DOCKER_BIN='/mnt/c/Program Files/Docker/Docker/resources/bin'
for f in "$DOCKER_BIN"/*; do
  alias "$(basename "$f" | sed 's/.exe$//')" '="'"$f"'"'
done

Only the interactive terminal mode (option -t, as in the docker run -it debian bash command) fails, because Bash cannot interpret the Windows terminal protocol. Creating an appropriate pseudo-terminal with

sudo /sbin/MAKEDV -v pty

also failed in the test. Under Cygwin, the winpty command helps achieve the desired result [4].

What a Shame: Paths

Windows and Linux use different path schemes to address resources within their directory tree. With Subversion, for example, you can check a working copy of the repository document with the file:///C/Users/<pa>/svn/documents Windows path.
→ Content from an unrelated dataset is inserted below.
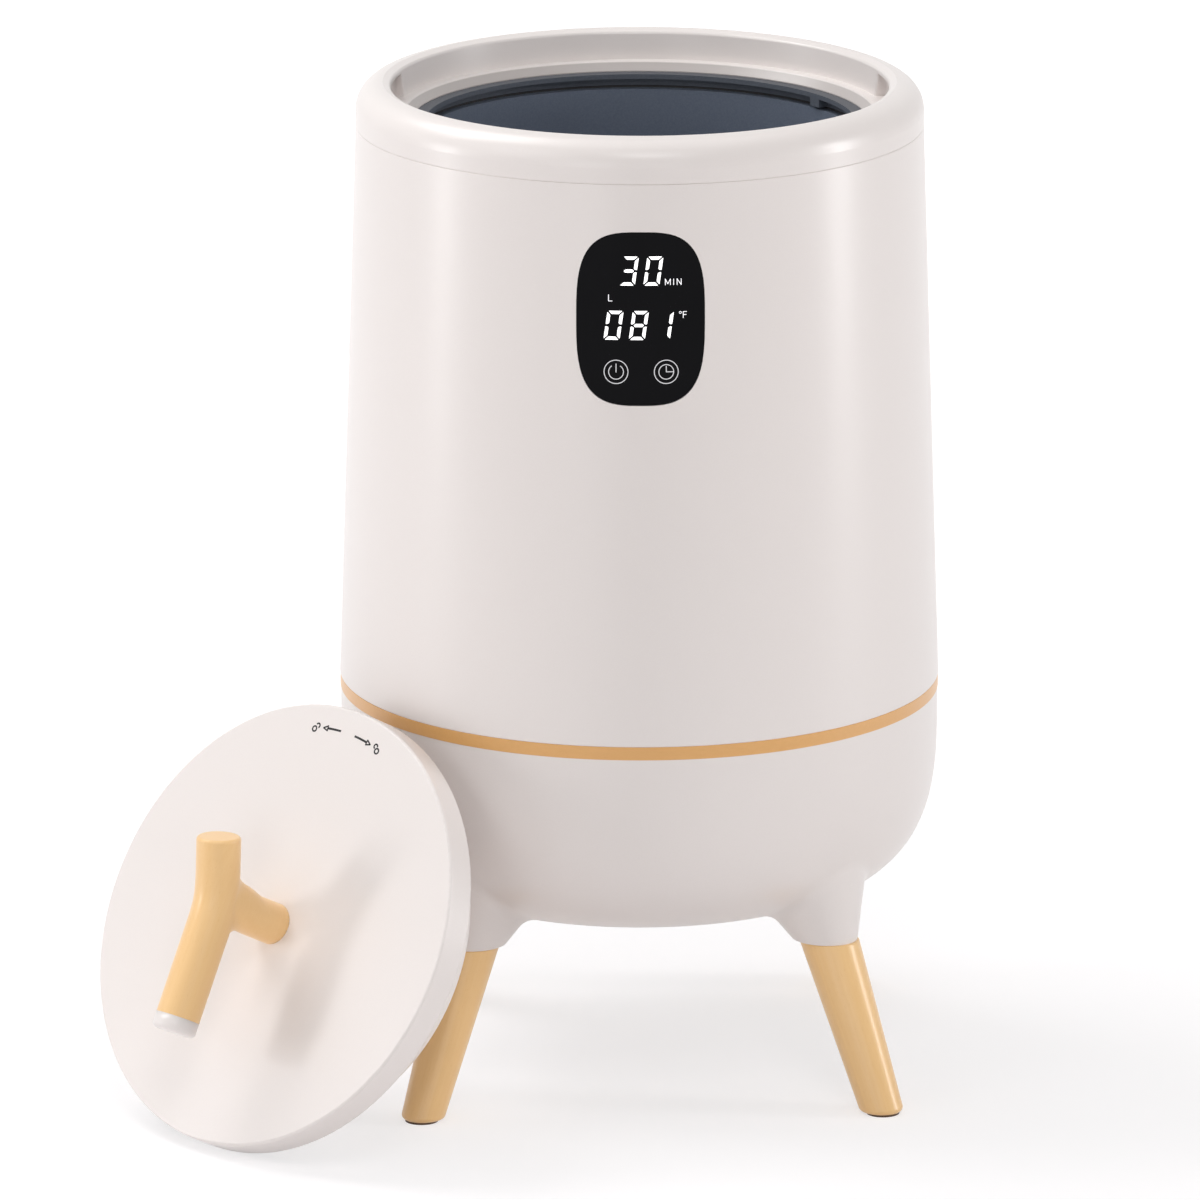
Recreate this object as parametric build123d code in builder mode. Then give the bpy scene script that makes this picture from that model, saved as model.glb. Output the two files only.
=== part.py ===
from build123d import *
from math import atan, cos, degrees, hypot, radians, sin, sqrt, tan
import os

os.makedirs("parts", exist_ok=True)

# Towel warmer bucket, in millimetres. +Z is up, the touch panel faces -Y, and the
# origin is on the floor under the bucket's axis. The lid is off and leans on the base.

# ------------------------------------------------------------------ driving sizes
# Heights, stacked from the floor up.
ground_clearance = 96.3      # floor to the underside of the base bowl
bowl_height = 109.7          # base bowl, underside to the trim band
band_height = 7.0            # wood-tone band between bowl and shell
shell_height = 299.0         # tapered outer shell
rim_height = 22.5            # rounded rim ring, seam to crest

# Radii of the outside.
body_top_radius = 150.3      # at the seam under the rim
body_flare = 9.7             # the body is this much wider at the trim band
bowl_flat_share = 0.35       # flat middle of the bowl's underside, as a share of its radius
bowl_power = 3.14            # how square the bowl's heel is (2 is an ellipse)
bowl_straight = 9.7          # upright stretch of the bowl, below the band
floor_flat_margin = 15.0     # the flat inside is this much wider than the one outside

# Walls and small working sizes.
shell_wall = 2.6
bowl_wall = 3.0
seam_chamfer = 0.5           # fine shadow line where two mouldings meet
slip = 0.15                  # gap round pieces of one body that slip together
run = 0.3                    # gap between pieces that come apart in use
screw_slip = 0.05            # radial gap round a screw's shank
overlap = 1.0                # how far joined or cut forms run into each other

# Rim collar: recess wall, ledge and cone, from the crest inwards.
rim_round = 14.5             # large outer rounding of the rim
rim_width = 18.5             # body's side to the top of the recess wall
recess_draft = 1.8           # the recess wall leans in by this much
recess_depth = 16.2          # crest to the ledge
ledge_width = 6.0
cone_depth = 4.4             # ledge to the foot of the cone
cone_width = 3.6
collar_land = 0.5            # upright land under the cone
collar_wall = 2.7
crest_drop = 1.8             # the crest falls this much to its inner edge
crest_round = 1.6            # rounding of the inner top edge
spigot_depth = 11.5          # skirt of the collar inside the shell
pocket_angle = 32.0          # width of each side pocket in the recess wall
pocket_depth = 7.0           # how far a pocket goes out from the wall
pocket_round = 3.2
pocket_mouth_round = 1.2
pocket_roof = 2.2            # thickness left above a pocket

# Bayonet ring, seal, pot and its support.
lip_reach = 6.8              # the bayonet lip stands in from the cone's foot
lip_thickness = 2.6
track_width = 5.4            # track, cut back behind the lip
track_height = 4.4
window_angle = 17.0          # entry window of a lug
twist_angle = 24.0           # turn from entry to stop
seal_thickness = 1.5
pot_step = 1.4               # the pot's wall stands back from the lip
pot_wall = 1.2
pot_floor_lift = 72.6        # inside of the pot's bottom above the bowl's underside
pot_corner = 18.0
pot_flange = 11.0            # how far the flange reaches past the wall
support_thickness = 5.4

# Heating and insulation.
heater_thickness = 1.6
heater_height = 190.0
heater_lift = 26.0           # above the pot's bottom
heater_gap_angle = 14.0
strap_thickness = 0.6
strap_width = 9.0
insulation_thickness = 12.0
bottom_insulation = 14.0
sensor_well_radius = 31.0
shield_thickness = 1.0
shield_lip = 9.0
wire_hole_radius = 9.0

# Base: sockets and legs.
leg_count = 4
base_turn = 3.2              # the base sits turned by this much from the panel
foot_reach = 13.0            # feet's centres on the floor, past the body's side
socket_inset = 25.0          # leg's axis at the socket's mouth, inside the body's side
socket_mouth_height = 89.0
leg_top_radius = 15.3
leg_foot_radius = 11.2
foot_round = 2.4
socket_lip = 1.0             # the socket stands this much past the leg
socket_flare = 24.0          # half angle of the flaring socket
socket_fillet = 10.0
pad_thickness = 1.0
pad_inset = 2.4
leg_bolt_radius = 3.0
leg_bolt_head_radius = 6.5
leg_bolt_head_height = 4.0
leg_bolt_reach = 26.0        # into the leg
leg_bolt_seat = 21.0         # seat above the socket's mouth, along the leg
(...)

However, a subsequent attempt to update the working copy with the svn update Bash command fails, because Linux cannot cope with the source path.

This class of issues is sometimes fixed with a diversion into the network world, because Linux and Windows analyze URLs in the same way. Under Subversion, the command

sc create svnserve binpath= "\"C:\Program Files\TortoiseSVN\bin\svnserve.exe\" --service -r C:\User\<pa>\svn" displayname= "Subversion Server" depend= Tcpip start= auto

entered with administrative privileges initially registers the internal svnserve server as a Windows service. The sc start svnserve command starts the service; then, check out a working copy by URL:

svn checkout svn://localhost/documents

This time, Subversion is working in both worlds.

Be aware that to write data, you need to add the anon-access = write line to the conf/svnserve.conf file in the root directory of the C:\User\<pa>\svn repository.